Identically titled “Untitled (towards ‘Fleeting Moment’),” and similarly scaled at approximately 14 by 12 inches, the sparsely annotated drawings convincingly conveyed Riley’s taut and geometrically disciplined aesthetic.

Not surprisingly, there was also a strong showing of both Pre- and Post-War American art, as evidenced at New York’s D.C. Moore Gallery, where a rather sad yet compelling Milton Avery figurative composition, “Shawled Woman Seated at a Table” from 1948, executed in oil on canvas board, sold for just under $700,000.

“It went to a new American collector,” said gallery partner Edward De Luca, “and there have been good people around the show, including a good mix of collectors, art consultants and some museum people. People seem to know what they’re looking for and are making decisions.”

Near the end of the long pier, a solo display of works by the American Modernist Marsden Hartley was featured at New York’s Driscoll/Babcock.

Of the 18 works, a concentration of images rarely on view outside of a museum, one work had sold during the vernissage, Hartley’s expressionist “Green Landscape #3 (Dogtown Series)” from 1936 in oil on Masonite.
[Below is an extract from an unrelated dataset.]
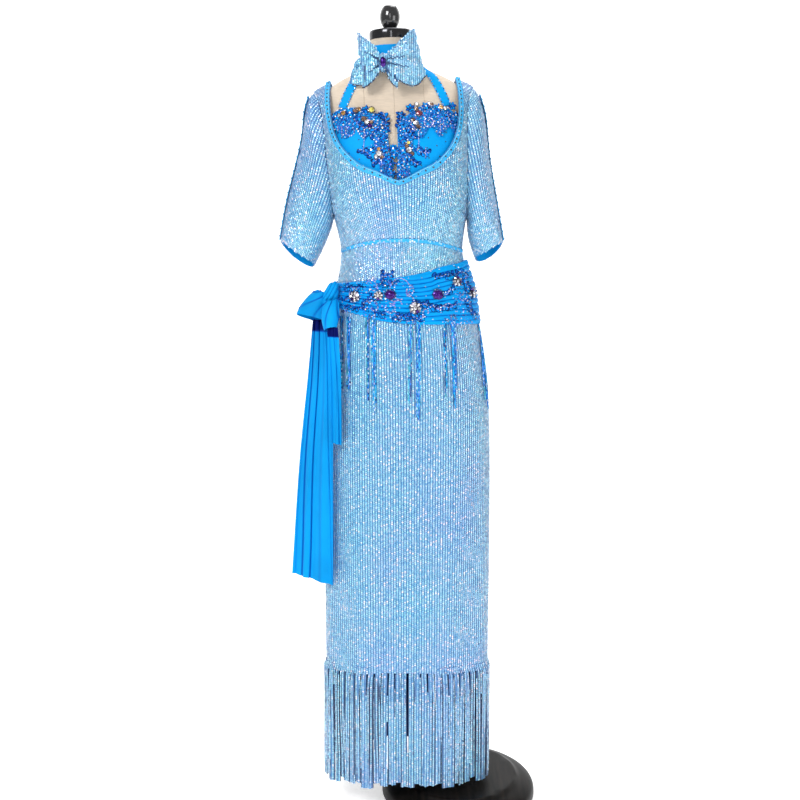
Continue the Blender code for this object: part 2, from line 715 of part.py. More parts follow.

The 11-by-18 inch painting features the abandoned 18th-century community (“Dogtown”) outside of Gloucester, MA, that Hartley obsessed on, and depicts a stone-strewn field, absent of humanity.

Hartley described it as reminiscent of a cross between Easter Island and Stonehenge.

It sold, according to the gallery in the “six figures,” a rather vague price point.

Still on the American frontier, but mixed with a dash of Outsider influenced art, New York’s Ricco/Maresca Gallery sold several works by the uber-hip tattoo artist Scott Campbell, including the artist’s large-scale and rather magnificent “Have No Fear,” from 2015, a blown-up, Laser enhanced and very crumpled, upside down Dollar Bill. It went for around $50,000, as did Campbell’s macho-ized Christopher Wool-ish floral piece, “Be Here Now” from 2014, in prepared wood panel, carved and meticulously burned, that sold for upwards of $60,000.